I would use a year as a benchmark for love.

I will be committed but would have to live with her for quite a while before marriage comes into mind.

I still have much more to learn about her & us.

I had a 3 1/2 year relationship where we both would have said yes to marriage after 3 years & NO after 3 1/2.

I kind of like the 3 years before engagement timeline. That is not set in stone by any stretch especially as age may or may not be a factor.
The thing that comes to my mind with this additional qualification for the level of commitment in which you would consider marriage, is that the qualification itself (living together) may defeat the likelihood of reaching that level of commitment where you would marry. We all can be difficult to live with. A lot more compromises and adjustments have to happen in a relationship in order to be able to live together, as you well know.
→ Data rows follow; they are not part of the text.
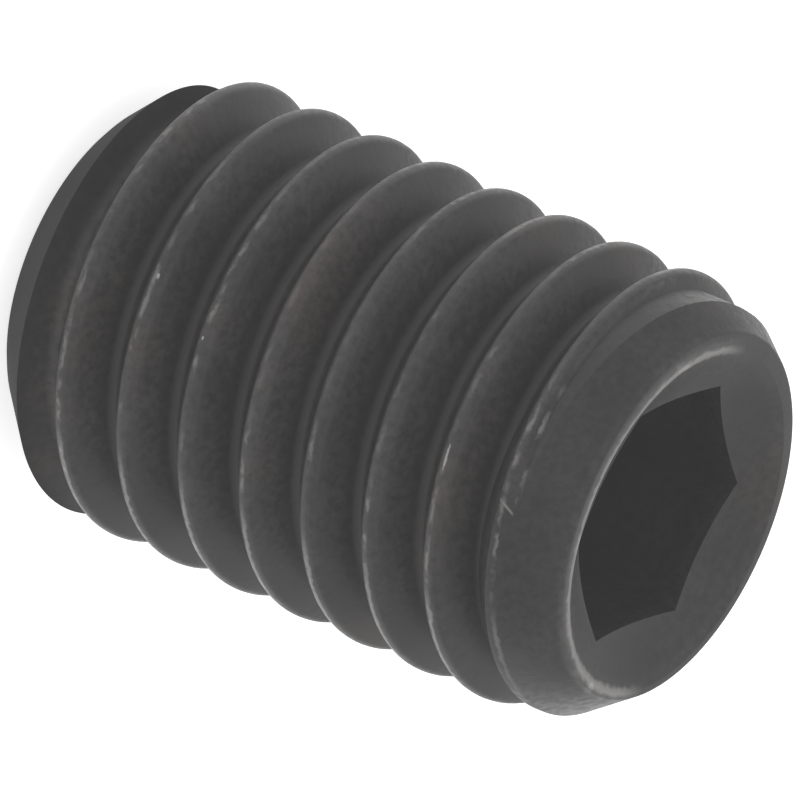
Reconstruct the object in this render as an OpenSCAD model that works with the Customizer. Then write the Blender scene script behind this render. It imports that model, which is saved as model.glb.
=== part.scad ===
// Hexagon socket grub screw with a flat point, M8 coarse thread

/* [Screw] */
// Overall length
screw_l = 11.7; // [10:0.1:16]

/* [Thread] */
// Nominal thread diameter
thread_d = 8; // [7.9:0.05:8.1]
// Crest diameter below the nominal diameter
crest_under = 0.15; // [0.05:0.01:0.24]
// Thread pitch
pitch = 1.25; // [1:0.05:1.25]
// Flank angle between the two sides of the groove
flank_angle = 60; // [58:1:62]
// Turn of the thread about the axis
thread_turn = 276; // [0:1:359]

/* [Point end] */
// Diameter of the flat point
point_d = 5.6; // [5:0.1:6]
// Angle of the point chamfer from the axis
point_angle = 45; // [40:1:60]

/* [Socket end] */
// Outer diameter of the flat rim round the socket
rim_d = 6.44; // [6.3:0.02:6.6]
// Angle of the socket end chamfer from the axis
rim_angle = 40; // [30:1:50]
// Diameter of the countersink at the rim
mouth_d = 6; // [5.4:0.02:6.1]
// Included angle of the countersink
mouth_angle = 120; // [90:1:130]

/* [Hexagon socket] */
// Width across the flats
socket_af = 4.05; // [3.9:0.01:4.2]
// Depth of the flats below the rim
socket_depth = 5; // [4:0.1:6]
// Included angle of the drilled bottom
drill_angle = 118; // [110:1:130]

/* [Hidden] */
crest_r = (thread_d - crest_under) / 2;
rim_r = rim_d / 2;
point_r = point_d / 2;
mouth_r = mouth_d / 2;
point_h = (crest_r - point_r) / tan(point_angle);
rim_h = (crest_r - rim_r) / tan(rim_angle);

socket_corner_r = socket_af / 2 / cos(30);
mouth_h = mouth_r / tan(mouth_angle / 2);
drill_h = socket_af / 2 / tan(drill_angle / 2);

// Thread groove, a 60 degree V between crest flats an eighth of the pitch wide
half_flank = flank_angle / 2;
root_r = 0.14434 * pitch;
vee_r = thread_d / 2 - 7 / 16 * pitch / tan(half_flank);
root_centre_r = vee_r + root_r / sin(half_flank);
groove_out_r = thread_d / 2 + 0.06;
groove_out_w = (groove_out_r - vee_r) * tan(half_flank);
root_steps = 4;
root_sweep = 180 - flank_angle;
groove_section = [
    [groove_out_r, -groove_out_w],
    for (i = [0:root_steps])
        let (a = root_sweep * (i / root_steps - 0.5))
        [root_centre_r - root_r * cos(a), root_r * sin(a)],
    [groove_out_r, groove_out_w],
];
section_n = len(groove_section);

// Groove path, from one pitch below the point to one pitch above the rim
turn_steps = 40;
path_n = ceil((screw_l / pitch + 2) * turn_steps);

cut_over = 1;
curve_fn = 96;

function path_point(step, p) =
    let (a = thread_turn - 360 + 360 * step / turn_steps)
    [p[0] * cos(a), p[0] * sin(a), p[1] - pitch + pitch * step / turn_steps];

module thread_groove() {
    side = [for (s = [0:path_n - 1], k = [0:section_n - 1])
        let (a = s * section_n, b = a + section_n, n = (k + 1) % section_n)
        each [[a + k, b + n, a + n], [a + k, b + k, b + n]]];
    start_cap = [for (k = [1:section_n - 2]) [0, k, k + 1]];
    last = path_n * section_n;
    end_cap = [for (k = [1:section_n - 2]) [last, last + k + 1, last + k]];
    polyhedron(
        points = [for (s = [0:path_n]) each [for (p = groove_section) path_point(s, p)]],
        faces = concat(side, start_cap, end_cap)
    );
}

module blank() {
    rotate_extrude($fn = curve_fn)
        polygon([
            [0, 0],
            [point_r, 0],
            [crest_r, point_h],
            [crest_r, screw_l - rim_h],
            [rim_r, screw_l],
            [0, screw_l],
        ]);
}

module hex_socket() {
    translate([0, 0, screw_l - socket_depth])
        linear_extrude(socket_depth + cut_over)
            circle(r = socket_corner_r, $fn = 6);
    translate([0, 0, screw_l - socket_depth - drill_h])
        cylinder(h = drill_h, r1 = 0, r2 = socket_af / 2, $fn = curve_fn);
    translate([0, 0, screw_l - mouth_h])
        cylinder(h = mouth_h + cut_over, r1 = 0,
            r2 = (mouth_h + cut_over) * tan(mouth_angle / 2), $fn = curve_fn);
}

module set_screw() {
    color("#3a3938")
        difference() {
            blank();
            hex_socket();
            thread_groove();
        }
}

set_screw();
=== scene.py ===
import math
import bpy
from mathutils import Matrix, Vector


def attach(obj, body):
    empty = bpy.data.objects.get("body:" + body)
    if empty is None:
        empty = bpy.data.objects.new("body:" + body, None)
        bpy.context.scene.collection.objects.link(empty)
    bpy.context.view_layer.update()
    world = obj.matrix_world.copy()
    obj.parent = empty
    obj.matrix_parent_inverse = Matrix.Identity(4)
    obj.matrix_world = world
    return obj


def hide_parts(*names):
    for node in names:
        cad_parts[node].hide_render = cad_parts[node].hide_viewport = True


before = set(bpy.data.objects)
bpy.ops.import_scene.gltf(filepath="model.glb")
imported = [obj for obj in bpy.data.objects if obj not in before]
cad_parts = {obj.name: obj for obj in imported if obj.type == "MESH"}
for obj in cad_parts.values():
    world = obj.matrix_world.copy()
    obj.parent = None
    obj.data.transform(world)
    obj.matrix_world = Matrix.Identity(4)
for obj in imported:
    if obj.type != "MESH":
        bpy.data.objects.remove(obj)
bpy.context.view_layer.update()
print("frame loaded")

mm = 0.001
# corners nearer than this many metres become one: on the axis, after a sweep, after all the cuts
axisGap, sweepGap, cutGap = 1e-6, 1e-7, 2e-7


def deselectAll():
    if bpy.context.object and bpy.context.object.mode != "OBJECT":
        bpy.ops.object.mode_set(mode="OBJECT")
    bpy.ops.object.select_all(action="DESELECT")


def pick(obj):
    deselectAll()
    obj.select_set(True)
    bpy.context.view_layer.objects.active = obj


def openMesh(obj, action):
    # edit mode, with every part selected or none
    pick(obj)
    bpy.ops.object.mode_set(mode="EDIT")
    bpy.ops.mesh.select_mode(type="VERT")
    bpy.ops.mesh.select_all(action=action)


def closeMesh():
    bpy.ops.object.mode_set(mode="OBJECT")


def tidyMesh(obj, gap):
    openMesh(obj, "SELECT")
    bpy.ops.mesh.remove_doubles(threshold=gap)
    bpy.ops.mesh.dissolve_degenerate(threshold=gap)
    bpy.ops.mesh.normals_make_consistent(inside=False)
    closeMesh()


def drawProfile(name, points):
    # a plane is merged to one corner, and that is pulled along the outline, edge by edge
    deselectAll()
    bpy.ops.mesh.primitive_plane_add(size=1 * mm, location=(0, 0, 0))
    obj = bpy.context.object
    obj.name = name
    openMesh(obj, "SELECT")
    bpy.ops.mesh.merge(type="CENTER")
    bpy.ops.transform.translate(value=(points[0][0] * mm, 0, points[0][1] * mm))
    for a, b in zip(points, points[1:]):
        bpy.ops.mesh.extrude_vertices_move(
            TRANSFORM_OT_translate={"value": ((b[0] - a[0]) * mm, 0, (b[1] - a[1]) * mm)})
    closeMesh()
    return obj


def sweep(obj, rise, turns, steps):
    # a profile goes round the axis, and climbs by the rise at every turn
    pick(obj)
    mod = obj.modifiers.new("sweep", "SCREW")
    mod.angle = math.radians(360)
    mod.screw_offset = rise * mm
    mod.iterations = turns
    mod.steps = steps
    mod.render_steps = steps
    mod.use_merge_vertices = rise == 0
    mod.merge_threshold = axisGap
    mod.use_smooth_shade = True
    bpy.ops.object.modifier_apply(modifier=mod.name)
    tidyMesh(obj, sweepGap)


def combine(obj, tool, how):
    pick(obj)
    mod = obj.modifiers.new("cut", "BOOLEAN")
    mod.operation = how
    mod.solver = "EXACT"
    mod.object = tool
    bpy.ops.object.modifier_apply(modifier=mod.name)
    pick(tool)
    bpy.ops.object.delete()


# sizes in millimetres and degrees, a shift as (distance, towards this angle)
thread = {
    "nominal": 8.0,
    "crest": 7.85,
    "pitch": 1.25,
    "flank": 30,              # half the groove's angle
    "veePart": 7 / 16,        # half the groove's width at the nominal diameter, part of the pitch
    "turn": 276,              # where the groove passes the height of the point
    "crestRound": 0.17,
    "crestCrown": 0.002,      # the middle of a crest stands this much above its edges
    "crownPart": 0.3,         # this part of it is gone half way to them
    "rootArc": 0.14434,       # radius of the root, part of the pitch
    "steps": 120,
}
ends = {
    "length": 11.7,
    "point": 5.6,
    "pointAngle": 45,
    "rim": 6.44,
    "mouth": 6.0,
    "edgeRound": 0.06,
    "pointRound": 0.7,        # the point's edge is rounder than the others
    "clear": 0.3,             # the blank stands this far outside the crests
    "steps": 160,
    # both ends were turned a little off the axis
    "pointShift": (0.06, 190),
    "chamferShift": (0.06, 190),
    "rimShift": (0.1, 205),
    # the last crest isn't full on one side: radius, height
    "lastCrest": ((3.95, 10.25), (3.83, 10.85)),
    "crestShift": ((0.2, 200), (0.1, 200)),
}
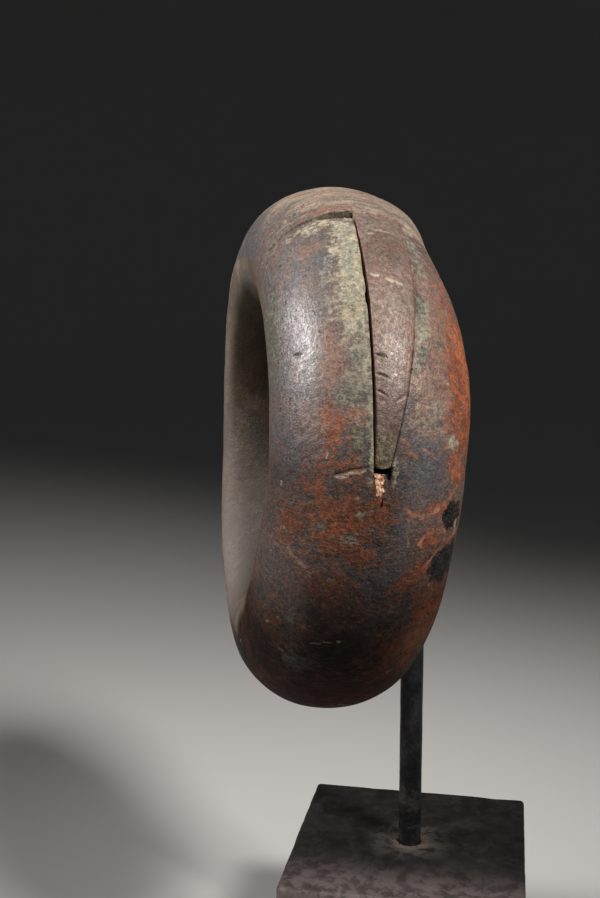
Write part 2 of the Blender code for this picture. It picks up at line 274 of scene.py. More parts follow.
def span(start, full, ebb, end, value):
    """1 from full to ebb, 0 before start and past end, and smooth in between."""
    return between(start, full, value) * between(end, ebb, value)


def hump(value, centre, spread):
    """1 at the centre, falling away smoothly on both sides."""
    return np.exp(-(((value - centre) / spread) ** 2))


def curve_between(before, low, high, after, part):
    """A place between low and high on the smooth curve that passes through four places in turn."""
    slope = (high - before) / 2
    bend = before - 2.5 * low + 2 * high - after / 2
    twist = 1.5 * (low - high) + (after - before) / 2
    return low + part * (slope + part * (bend + part * twist))


def share_at(shares, angle):
    """Read a row of shares, spread evenly round the ring, as one smooth closed curve."""
    values = np.asarray(shares)
    place = (np.asarray(angle) / 360) % 1 * len(values)
    start = np.floor(place).astype(int)
    return curve_between(*(values[(start + step) % len(values)] for step in (-1, 0, 1, 2)), place - start)


def bar_half_width(angle, sideways):
    """Half the bar's width at an angle, on its right where sideways is positive and else on its left."""
    away = ((angle - NECK_ANGLE + 180) % 360 - 180) / NECK_SPREAD
    right = BAR_WIDTH / 2 * share_at(RIGHT_SHARES, angle) - NECK_DEPTH * np.exp(-(away**2))
    return np.where(sideways > 0, right, BAR_WIDTH / 2 * share_at(LEFT_SHARES, angle))


def skin(angle, around):
    """Points of the ring's skin, measured from its centre, before its lean and turn.

    Around is 0 on the outside of the ring, a quarter turn at its right flank and a half turn in the hole.
    """
    outwards = np.cos(around)
    sideways = np.sin(around)
    outer = BAR_THICKNESS * OUTER_SHARE * share_at(OUTWARD_SHARES, angle)
    depth = np.where(outwards > 0, outer, BAR_THICKNESS * (1 - OUTER_SHARE))
    centre_line = RING_DIAMETER / 2 - BAR_THICKNESS * OUTER_SHARE
    radius = centre_line * share_at(RADIUS_SHARES, angle) + depth * outwards
    turned = np.radians(angle)
    across = bar_half_width(angle, sideways) * sideways
    return np.stack([across, -radius * np.cos(turned), radius * np.sin(turned)], axis=-1)


def skin_normals(angle, around, step=0.001):
    """Directions straight out of the skin."""
    turned = math.degrees(step)
    along = skin(angle + turned, around) - skin(angle - turned, around)
    across = skin(angle, around + step) - skin(angle, around - step)
    out = np.cross(across, along)
    return out / np.linalg.norm(out, axis=-1, keepdims=True)


def turn_to_world(points):
    """Give points the ring's lean and turn."""
    turn = Matrix.Rotation(RING_TURN, 3, "Z") @ Matrix.Rotation(RING_LEAN, 3, "Y")
    return points @ np.array(turn).T


def find_ring_centre():
    """The place of the ring's centre, found by laying the form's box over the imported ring's box."""
    angle, around = np.meshgrid(np.arange(0, 360, 0.5), np.radians(np.arange(0, 360, 1)), indexing="ij")
    points = turn_to_world(skin(angle, around)).reshape(-1, 3)
    low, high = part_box("manilla")
    return (np.array(low) + np.array(high) - points.min(axis=0) - points.max(axis=0)) / 2


def tongue_left(angle):
    """Where the tongue's left edge runs, in millimetres across: a little left of the middle."""
    share = np.clip((angle - TONGUE_TIP) / (TONGUE_ROOT - TONGUE_TIP), 0, 1)
    return -TIP_OFFSET + (TIP_OFFSET - ROOT_OFFSET) * share**3


def tongue_right(angle):
    """Where the tongue's right edge runs, in millimetres across."""
    share = np.clip((angle - TONGUE_TIP) / (TONGUE_FULL - TONGUE_TIP), 0, 1)
    return TIP_WIDTH - TIP_OFFSET + (TONGUE_WIDTH - TIP_WIDTH) * np.sin(math.pi / 2 * share)


def lumps(points, size, seed, octaves=2):
    """Noise between about -1 and 1 whose lumps are about size wide, for each of a list of points."""
    shift = Vector((seed * 7.31, seed * 3.17, seed * 5.77))
    return np.array([noise.fractal(Vector(p) / size + shift, 1, 2, octaves) for p in points])


def column_angles():
    """The angles of the grid's columns, close together where the joint has its fine forms."""
    angles = []
    for start, end, spacing in COLUMN_ZONES:
        count = round((end - start) * DEGREE_MM / spacing)
        angles += [start + (end - start) * i / count for i in range(count)]
    return np.array(angles)


def gap_lips(column):
    """How far the gap's left and right lips stand from its middle line, in millimetres."""
    places = [(angle * 0.45, row, 0) for row in LIP_NOISE_ROWS for angle in column[:, 0]]
    wander = np.array([noise.noise(Vector(place)) for place in places]).reshape(2, -1, 1)
    opened = span(3, 12, 44, 56, column)
    left = 0.2 + 0.14 * opened + 0.07 * wander[0]
    left += 0.55 * hump(column, 36.3, 1) + 0.12 * hump(column, 43, 2.5)
    right = 0.17 + 0.1 * opened + 0.06 * wander[1] + 0.1 * hump(column, 35.2, 1.4)
    return np.maximum(left, 0.1), np.maximum(right, 0.1)


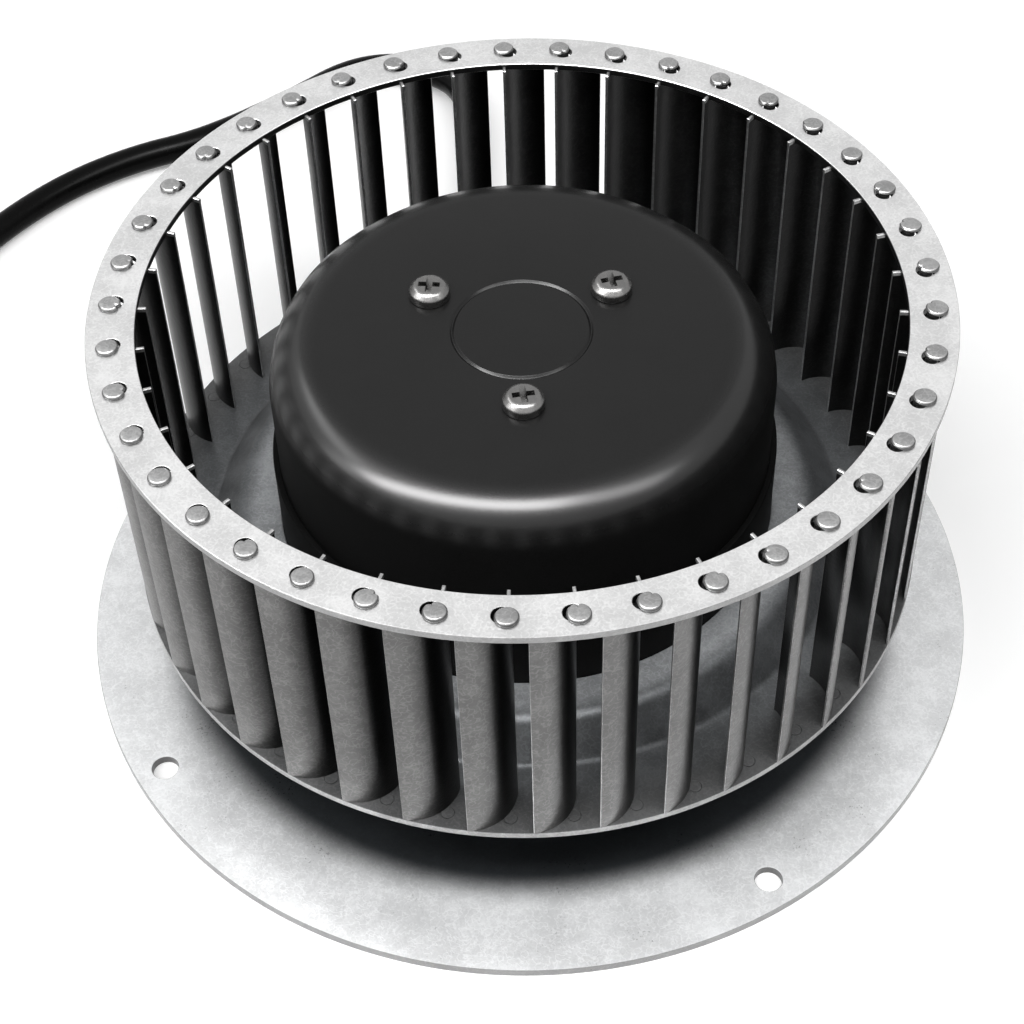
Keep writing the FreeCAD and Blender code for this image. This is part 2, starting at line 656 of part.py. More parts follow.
def make_rotor_spider():
    """Steel hub inside the can: tapped disc under its end, and the boss pressed on the shaft."""
    body = add_body("rotor_spider")
    boss_foot = UPPER_BEARING_TOP
    turn(body, [
        ("shaft_radius", boss_foot),
        (INNER_RACE, boss_foot),
        ("spider_boss_radius", SPIDER_UNDERSIDE),
        ("spider_radius", SPIDER_UNDERSIDE),
        ("spider_radius", CAN_CEILING),
        ("shaft_radius", CAN_CEILING),
    ])
    holes = add_sketch(body, "XY_Plane", CAN_CEILING)
    add_circle(holes, *polar("screw_circle", "first_screw_angle"), "screw_radius + press_gap")
    repeat(body, [cut(body, holes, "spider_thickness")], "screw_count")
    return body


def make_rotor_screws():
    """Pan-head screws through the can's end into the spider."""
    body = add_body("rotor_screws")
    head = f"{CAN_TOP} + screw_head_height"
    profile = [
        ("0", SPIDER_UNDERSIDE),
        ("screw_radius", SPIDER_UNDERSIDE),
        ("screw_radius", CAN_TOP),
        ("screw_head_radius", CAN_TOP),
        ("screw_head_radius", head),
        ("0", head),
    ]
    screw = turn(body, [(f"screw_circle + {r}", z) for r, z in profile], axis="screw_circle")
    recess = add_sketch(body, "XY_Plane", head)
    arm, half = "recess_reach", "recess_width / 2"
    above = [(arm, half), (half, half), (half, arm), (f"-{half}", arm), (f"-{half}", half), (f"-{arm}", half)]
    below = [(f"-({x})", f"-({y})") for x, y in above]
    add_outline(recess, [(f"screw_circle + {x}", y) for x, y in above + below])
    repeat(body, [screw, cut(body, recess, "recess_depth")], "screw_count")
    round_edges(body, [("screw_head_radius", head)], "screw_head_rounding")
    turn_about_z(body, "first_screw_angle")
    return body


def make_rotor_sleeve():
    """Sleeve pressed over the can's rim, with the flange that carries the wheel."""
    body = add_body("rotor_sleeve")
    turn(body, [
        (SLEEVE_BORE, CAN_RIM),
        (SLEEVE_FLANGE, CAN_RIM),
        (SLEEVE_FLANGE, HUB_UNDERSIDE),
        (SLEEVE_RADIUS, HUB_UNDERSIDE),
        (SLEEVE_RADIUS, SLEEVE_TOP),
        (SLEEVE_BORE, SLEEVE_TOP),
    ])
    rivet_holes(body, HUB_UNDERSIDE, "sleeve_flange_thickness")
    turn_about_z(body, "first_tab_angle")
    return body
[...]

I wonder if it is too much of a strain on a lower level of commitment to expect people to put up with all that extra work that living with someone else requires?

Just to use you as example, if the first three years you both would have said yes to marriage, but the last 6 months put the kibosh on the deal, it makes me wonder if you had been married, if you would have mutually decided to tough it out and keep working on the relationship, even though neither of you were happy during that period. I don't know the circumstances or you & your girlfriend's personalities, I'm just using your situation as a hypothetical question.

Obviously, for people who look at marriage as a "let's give this a try and see if it works" proposition, then living together isn't really a different level of commitment than living together. But for those of us who mean "to death do us part" I wonder if living together first can really bring the results we are hoping for.